Paula Banerjee: Sie ist eine Herausforderung für die Ressourcen, für die Gesundheit, für Gerechtigkeit und Frieden. Die Auswirkungen sind schon deshalb enorm, weil Indien eine riesige Bevölkerung hat. Allein 34 Millionen laufen Gefahr, wegen der enormen Hitze von ihrem Zuhause wegziehen zu müssen. Ich komme aus der Region Bengalen, die gleich neben Bangladesch liegt. Bengalen ist die Reiskammer Südasiens. Durch die große Hitze vergangenen Sommer ist die Reisernte zu 90 Prozent im Wachstum beeinträchtigt worden. Und als im Oktober die Zeit der Ernte kam, wurden wir von einem gewaltigen Zyklon und Überschwemmungen überzogen. Das heißt, dass nur die Reichen sich Reis von guter Qualität leisten können. Man kann das Inflation nennen, aber es ist weit mehr als das für Menschen, deren Einkommen mit ihrer Leistung nicht mithält. Gleichzeitig ist es eine Genderfrage, denn wenn es zu Hause eine Schüssel Reis gibt, dann bekommen die Männer und die Buben etwas zu essen, und für die Frauen bleibt nichts übrig.
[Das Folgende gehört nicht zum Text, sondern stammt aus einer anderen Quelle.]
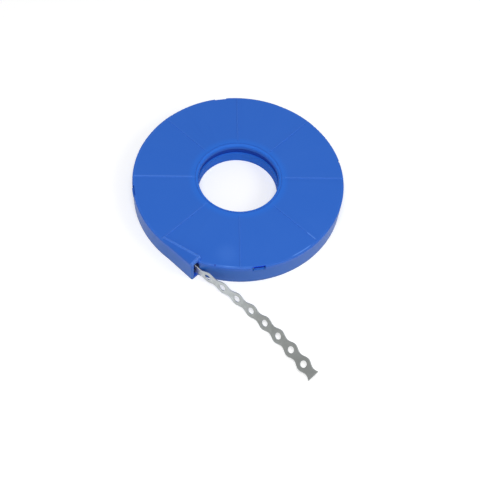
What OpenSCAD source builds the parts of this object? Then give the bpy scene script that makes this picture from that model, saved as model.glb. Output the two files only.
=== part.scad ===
// Wavy perforated fixing strap, coiled in a round two-part moulded case with a side mouth.
// The origin is on the case's axis at its underside. The strap leaves along +X.

/* [Strap] */
// Width over the bulges at the holes
strap_w = 12; // [10:0.5:17]
// Width at the necks between the holes
neck_w = 7.6; // [6:0.2:9.4]
// Thickness of the steel with its zinc coat
strap_t = 0.8; // [0.5:0.05:1]
// Spacing of the holes along the strap
hole_pitch = 15; // [12:0.5:20]
// Diameter of the holes
hole_d = 5.5; // [4:0.1:6.5]
// Length of strap wound in the case
coiled_l = 10000; // [5000:500:11000]
// Radial step from one turn of the coil to the next
turn_step = 0.92; // [0.9:0.01:1.1]
// Depth of the grooves that part the turns on the coil's ends
turn_groove = 0.35; // [0.2:0.05:0.6]

/* [Free end] */
// Length of strap outside the mouth
free_l = 127; // [90:1:160]
// From the last hole to the cut end
end_l = 12; // [4:0.5:13]
// Direction in which the strap leaves the mouth, in degrees left of +X
exit_heading = 8; // [5:0.5:10]
// Direction of the strap at its cut end
end_heading = -10; // [-20:1:6]
// Turn of the strap about its own run, from on edge towards flat
end_twist = 56; // [0:1:80]
// Steepest fall of the free strap between the mouth and its middle, in degrees
sag = 3.2; // [0:0.1:3.4]

/* [Case] */
// Outer radius of the case
case_r = 90; // [86:1:110]
// Thickness of the side walls
wall = 2; // [1.6:0.1:3]
// Thickness of the tray's floor
floor_t = 1.5; // [1.2:0.1:3]
// Thickness of the lid's plate
lid_t = 1.5; // [1.2:0.1:3]
// Room over the strap inside the case
head_room = 5.7; // [5:0.1:9]
// Height of the lid's rim, down to the parting line
rim_h = 4; // [3.4:0.1:5]
// Rounding of the lid's outer edge
edge_r = 1.1; // [0.6:0.1:1.3]

/* [Centre hole] */
// Radius of the hole through the case
hole_r = 34.3; // [25:0.1:42]
// Depth of the lid's lip round the hole
lip_h = 4.6; // [4:0.1:7]
// Width of the groove between the lip and the tray's collar under it
groove_w = 6.6; // [4:0.1:8]
// Thickness of the collar, the lip and the sleeve
collar_t = 1.5; // [1.2:0.1:2]
// Rounding of the lip's upper edge
lip_r = 2.2; // [1.6:0.1:2.6]
// Depth of the line moulded round the lip
lip_line = 0.25; // [0.1:0.05:0.4]

/* [Mouth] */
// From the case's axis to the plane of the mouth
nose_l = 35.5; // [33:0.5:36]
// Width of the hood at the mouth, over its walls
hood_w = 10.2; // [9.5:0.1:12]
// Rise of the hood over the lid at the mouth's inner corner
hood_rise = 4.2; // [3:0.1:5]
// Fall of the hood's roof from there to its outer side
roof_fall = 1.1; // [0:0.1:1.6]
// Rounding of the hood's edges
hood_r = 1.5; // [1:0.1:1.9]
// Rounding of the roof's outer edge at the mouth
hood_out_r = 3; // [2:0.1:3.5]
// Thickness of the post at the mouth's outer side
post_t = 2.75; // [2.4:0.05:2.75]
// Rounding of the post's outer corner
post_r = 1.2; // [0.6:0.1:1.4]
// Radius of the bead along the hood and over the mouth
bead_r = 0.9; // [0.6:0.1:1.2]

/* [Ribs] */
// Number of ribs on the lid
rib_count = 8; // [4:1:12]
// Width of a rib at its foot
rib_w = 1.3; // [0.8:0.1:2]
// Height of a rib
rib_h = 0.45; // [0.3:0.05:0.8]
// Where the ribs begin, from the edge of the lip's rounding
rib_inset = 3; // [1:0.5:12]

/* [Snap tabs] */
// Number of snap tabs round the rim
tab_count = 4; // [3:1:6]
// Width of a tab
tab_w = 8.7; // [6:0.1:14]
// Thickness of a tab
tab_t = 1.1; // [0.9:0.1:1.2]
// Depth of a tab's top under the lid's face
tab_drop = 1.9; // [1.7:0.1:2.6]
// Slit at each side of a tab
tab_slit = 0.9; // [0.5:0.1:1.2]
// Gap between a tab and the lid behind it
tab_gap = 0.4; // [0.3:0.05:0.8]
// How far a tab's catch stands out of the wall
tab_proud = 0.4; // [0:0.05:0.8]
// Turn of all the tabs from an even spacing about the hood, in degrees
tab_turn = -1.6; // [-6:0.2:4]

/* [Fit] */
// Clearance between pieces that turn or slide
run_gap = 0.3; // [0.2:0.05:0.4]
// Clearance between the case's two halves
case_gap = 0.15; // [0.1:0.05:0.25]

/* [Hidden] */
$fn = 180;

case_blue = [0.20, 0.40, 0.77];
zinc = [0.68, 0.70, 0.70];

// Heights
coil_z = floor_t + run_gap;
strap_z = coil_z + strap_w / 2;
lid_under = coil_z + strap_w + head_room;
case_h = lid_under + lid_t;
part_z = case_h - rim_h;
collar_top = case_h - lip_h - groove_w;
tab_top = case_h - tab_drop;
tongue_top = lid_under - case_gap;
hood_top = case_h + hood_rise;
// How far cuts run past what they cut
over = 1;

// Radii
inner_r = case_r - wall;
coil_r = inner_r - 2 * run_gap - strap_t;
turns = round((coil_r - sqrt(pow(coil_r, 2) - coiled_l * turn_step / PI)) / turn_step);
coil_in = coil_r - turns * turn_step;
run_r = coil_r + run_gap + strap_t / 2;
rebate_r = inner_r + wall / 2;
collar_r = hole_r + collar_t;
sleeve_r = collar_r + case_gap;
lip_edge_r = hole_r + lip_r;

// The mouth's straight wall crosses the round wall just inside its outer face
nose_y = case_r - case_gap * 2;
nose_angle = acos(nose_y / case_r);
// Where the rim's outer face meets the mouth's plane
rim_y = -sqrt(pow(case_r, 2) - pow(nose_l, 2));
// The round wall starts again where its outer corner clears the strap's inner face
wall_start = exit_heading - 90 + acos(coil_r / case_r);

// The strap's run: straight from the coil to the mouth, then free
mouth_s = (nose_l - run_r * sin(exit_heading)) / cos(exit_heading);
end_s = mouth_s + free_l;
last_hole_s = end_s - end_l;
hole_count = floor((last_hole_s - hole_d) / hole_pitch) + 1;
steps_per_pitch = 16;
step_count = round(end_s / hole_pitch * steps_per_pitch);
step_l = end_s / step_count;

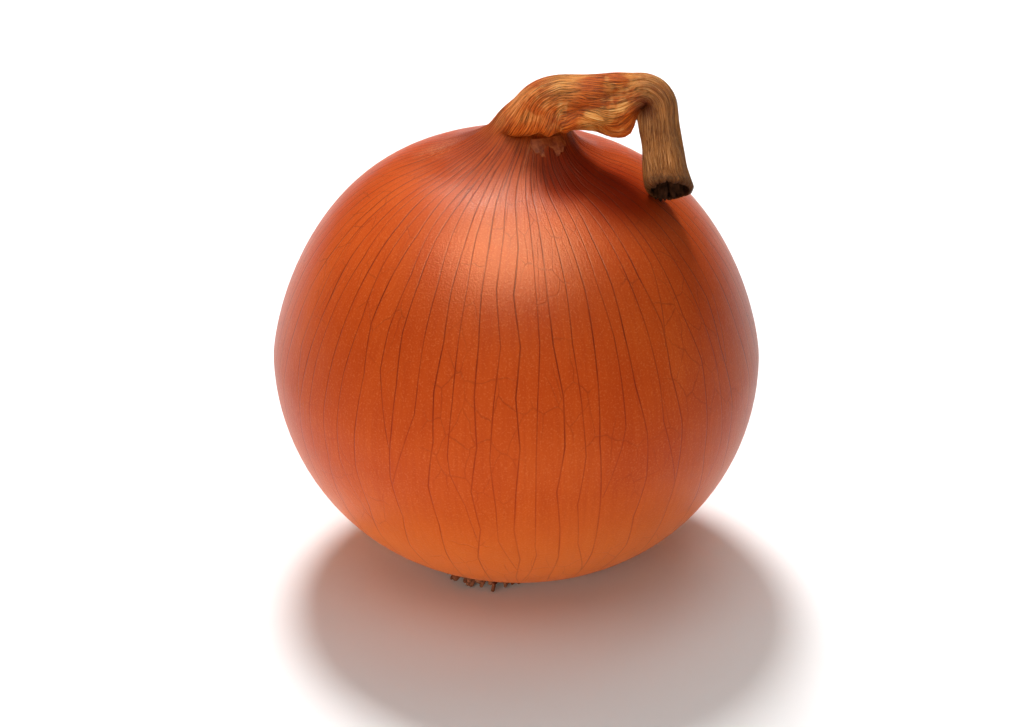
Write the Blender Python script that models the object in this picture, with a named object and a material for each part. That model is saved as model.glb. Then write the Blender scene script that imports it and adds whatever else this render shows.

DIE FURCHE: Ist das ein innenpolitisches Problem Indiens oder ein internationales?

Banerjee: Natürlich ist das ein internationales Problem. Es ist nie ein inneres sozialpolitisches. Klimawandel ist im gängigen, auf Wachstum orientierten Entwicklungsparadigma angelegt. Auch die Frage der Ungerechtigkeit ist ein internationales Problem. Bei der Klimakonferenz COP in Ägypten wurde über die Klimaschäden debattiert. Österreich hat 40 Millionen Euro für die Reparatur dieser Klimaschäden zugesagt, nächstes Jahr werden es 60 Millionen sein. Aber das ist keine milde Gabe, es ist eine Reparationszahlung. Wir haben ein Recht darauf. Ganz egal, ob wir vom Norden oder vom globalen Süden sprechen: Bei den Armen bekommen immer die Frauen am wenigsten zu essen. Die armen Gemeinschaften in der Bronx sind genauso betroffen wie die armen Gemeinschaften in Indien.

DIE FURCHE: Wenn Sie von Ernteschäden in Bengalen sprechen: Sind das zyklische Phänomene oder permanente Schäden, die den Betroffenen kein Leben mehr ermöglichen?

Banerjee: Einige werden auswandern, aber nicht viele. Es ist seltsam, dass international die Auswirkungen des Klimawandels auf den Süden immer in Zusammenhang mit Migrationsströmen in den Norden gesehen werden. Dabei ist der Norden selten das Ziel von Wanderbewegungen. Wenn das Leben in einer Region nicht mehr möglich ist, so ist das nicht nur dem Klimawandel zuzuschreiben, sondern auch dem Entwicklungsparadigma, das diesen Ländern aufgezwungen wird. Dieses Paradigma hat in gewisser Weise mit dem Kapitalismus zu tun. Die Industrien, deren CO₂-Emissionen den Klimawandel mit verschulden, werden privilegiert. Man muss das immer zusammen denken. Man versucht, das zu trennen und jedes Problem in eine eigene Schublade zu stecken, um zu zeigen, dass das nichts miteinander zu tun hat.